Dass sie aktuell auch eine Chance birgt, verdeutlicht eine Zahl. Gerade einmal 89 bestätigte Covid-19-Fälle sind bislang in der ohne Urlauber dünn besiedelten Region am Atlantik aktenkundig. Brennpunkte der Epidemie sind Lissabon und Porto mit ihren großen Flughäfen und internationalen Wirtschaftsbeziehungen. Etwas gespenstisch ist es, die in weiße Schutzanzüge gekleideten Arbeiter zu sehen, die mit Kanistern und Sprühpistolen herumlaufen. Sie desinfizieren Eingänge und öffentliche Orte. Nicht nur in den großen Metropolen, sondern auch in Lagos und bei uns im Hinterland. Wir fragen uns, ob das tatsächlich etwas bringt. Sicher sind wir, dass solch ein Anblick die Menschen zumindest für den Ernst der Lage sensibilisiert. Auch wir ertappen uns bei dem Gedanken: schnell nach Hause.
Knapp 20 Prozent der Portugiesen sind älter als 64 Jahre. Rentner treffen sich normalerweise draußen an der Straße, stellen ihre Plastikstühle auf, plauschen und betrachten das an ihnen vorbeirauschende Leben. Jetzt, in der Not, werden sie in und von ihren Familien umsorgt. Das Alter genießt großen Respekt. Betritt ein Rentner das Geschäft, machen junge Leute an der Theke stets Platz. Eine Kultur, die den Portugiesen auch in dieser Krise zur Hilfe kommen kann. Supermärkte reservieren die Stunden bis zum Mittag für Senioren. So wird der Kontakt mit anderen Altersgruppen vermieden. Gemeinden organisieren Einkaufshilfen und Transporte.

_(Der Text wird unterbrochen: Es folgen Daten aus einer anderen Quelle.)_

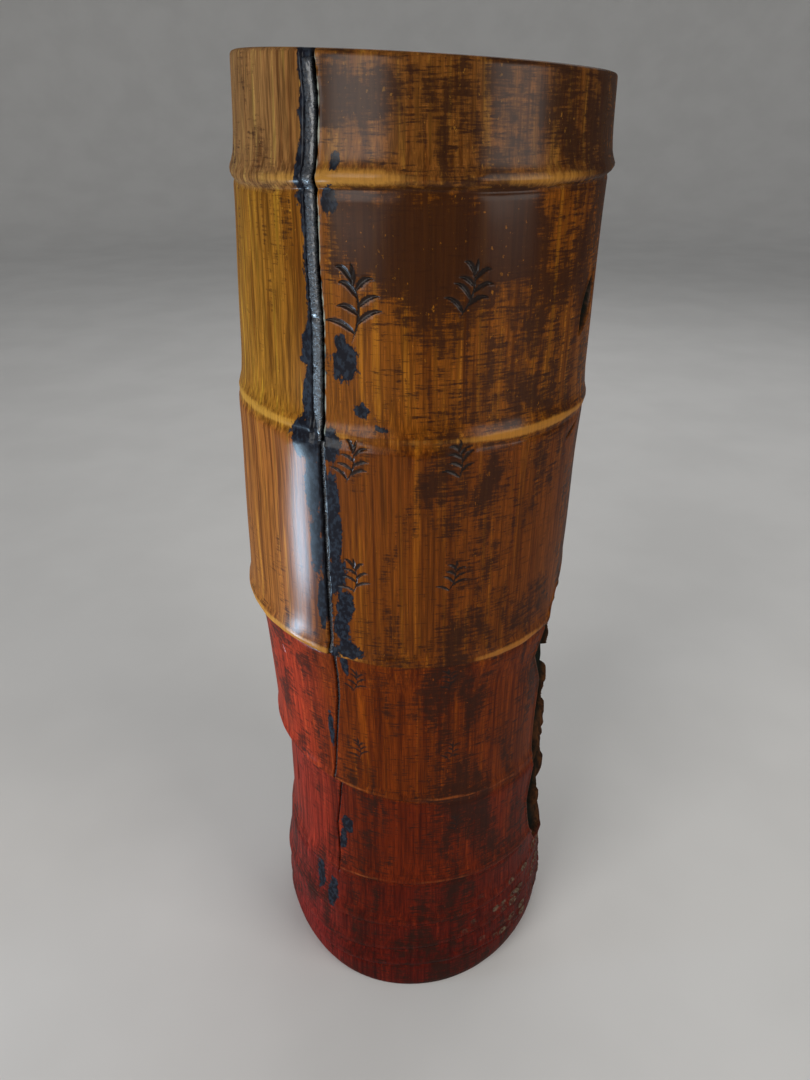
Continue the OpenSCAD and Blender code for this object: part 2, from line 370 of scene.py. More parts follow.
def limb(across, up, points, width, height):
    """A rounded trunk or branch along a line of points, with bark furrows."""
    grown = np.zeros(np.broadcast(across, up).shape)
    steps = np.linspace(0, len(points) - 1, 60)
    xs = np.interp(steps, range(len(points)), [p[0] for p in points])
    ys = np.interp(steps, range(len(points)), [p[1] for p in points])
    for n, (x, y) in enumerate(zip(xs, ys)):
        half = width * (1 - 0.55 * n / 60)
        far = np.hypot(across - x, up - y) / half
        grown = np.maximum(grown, height * np.sqrt(np.clip(1 - far ** 2, 0, 1)))
    furrow = 0.35 * np.abs(np.sin(across * 1.9 + 1.3 * np.sin(up * 0.55)))
    return np.where(grown > 0.3, grown - furrow, grown)


def needle_pad(across, up, x, y, radius, height):
    """A round tuft of needles: a low dome with fanned cuts."""
    far = np.hypot(across - x, up - y)
    angle = np.arctan2(up - y + radius * 0.35, across - x)
    dome = height * np.clip(1 - (far / radius) ** 4, 0, 1)
    cuts = 0.45 * np.abs(np.sin(angle * 11)) * smooth(far, 0.8, radius * 0.5)
    return np.where(dome > 0.2, dome - cuts * np.clip(dome, 0, 1), 0)


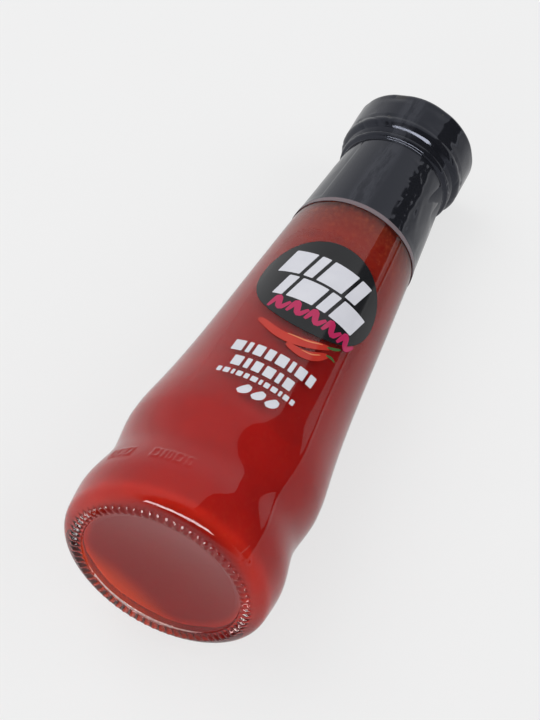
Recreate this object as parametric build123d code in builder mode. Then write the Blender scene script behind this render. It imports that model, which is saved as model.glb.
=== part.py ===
from build123d import *
from math import atan2, cos, degrees, radians, sin
import os

os.makedirs("parts", exist_ok=True)

# A small hot sauce bottle lying on its side with the label up.
# Heights run along the bottle from its bearing plane, radii from its centre line. All in millimetres.

# Glass outside
bearing_inner_radius = 21.6
bearing_outer_radius = 24.9
heel_corner_radius = 27.4
heel_corner_height = 2.2
heel_side_radius = 28.05
heel_side_height = 5.0
heel_radius = 28.4
heel_height = 10.5
waist_radius = 26.15
waist_height = 24.5
shoulder_radius = 27.2
shoulder_height = 36.0
taper_top_radius = 26.0
taper_top_height = 46.0
body_mid_radius = 21.15
body_mid_height = 89.0
neck_base_radius = 18.5
neck_base_height = 118.0
neck_radius = 15.3
neck_height = 150.5

# Glass at the mouth, under the cap
bead_radius = 16.5
bead_bottom = 151.8
bead_top = 154.8
finish_radius = 15.7
finish_top = 167.0
bore_radius = 12.9

# Glass thickness and the hollow underside
body_wall = 2.8
heel_wall = 3.2
floor_thickness = 4.2
punt_step_radius = 20.3
punt_step_rise = 1.3
punt_rise = 3.4
inner_floor_radius = 19.5

# Ribs around the bearing ring
rib_count = 70
rib_length = 2.9
rib_radius = 0.55
rib_height = 0.4

# Cap
cap_radius = 17.8
cap_bottom = 157.0
cap_wall = 0.9
cap_top_thickness = 1.3
cap_edge_radius = 1.6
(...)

Portugal hat es dringend nötig, glimpflich davonzukommen. Die Wirtschaftskrise hat das Land hart getroffen. Der Sparzwang hat auch vor dem staatlichen Gesundheitssystem keinen Halt gemacht. Das Krankenhaus in Portimão etwa, eine zentrale Klinik der westlichen Algarve, ist baulich in einem bedenklichen Zustand. Als wir dort in einem Flur auf ein Behandlungsgespräch warten, tropft uns Wasser aus einer maroden Leitung über uns auf den Kopf. Die Ärzte hingegen, die wir kennenlernen, machen einen großartigen Eindruck. Aber sie können nur mit dem arbeiten, was da ist. Verfügt Deutschland über 29 Intensiv-Betten pro 100.000 Einwohner, sind es in hier lediglich 4,2. Auch an Laborkapazitäten mangelt es.
In Portugal gibt es ein Wort, für das keine deutsche Übersetzung passt. Die „saudade“ vereint Sehnsucht mit der Leidensfähigkeit. Sie ist das Instrument, auf dem der Fado spielt. Und ein Band, das die Menschen zusammenhält. Das Mut transportiert und gemeinsame Identität schafft. Das hilft in diesen Tagen, die das gerade erst von der Krise genesene Land erneut schütteln.
Auch heute ist Sonnabend. Wir stehen vor der gesperrten Markthalle. Ein Halbstarker hängt vorm geschlossenen, sonst von den greisen Herren mit dem Obstler gesäumten Kiosk herum. Corona-Party sieht anders aus. Am Fenster gegenüber sitzt ein sehr alter Mann. Würde gut zu dieser Szene passen, wenn er jetzt traurig blickte, denke ich. Doch der Mann lächelt. „Bom fim de semana“, ruft er, als er meinen Blick bemerkt. „Schönes Wochenende!“
Der Autor Andreas Daebeler arbeitete fast zwei Jahrzehnte als Lokaljournalist in Pinneberg, zuletzt als Redakteur fürs Hamburger Abendblatt, ehe er im Frühjahr 2018 nach Portugal auswanderte. Er ist unserer Redaktion nach wie vor eng verbunden.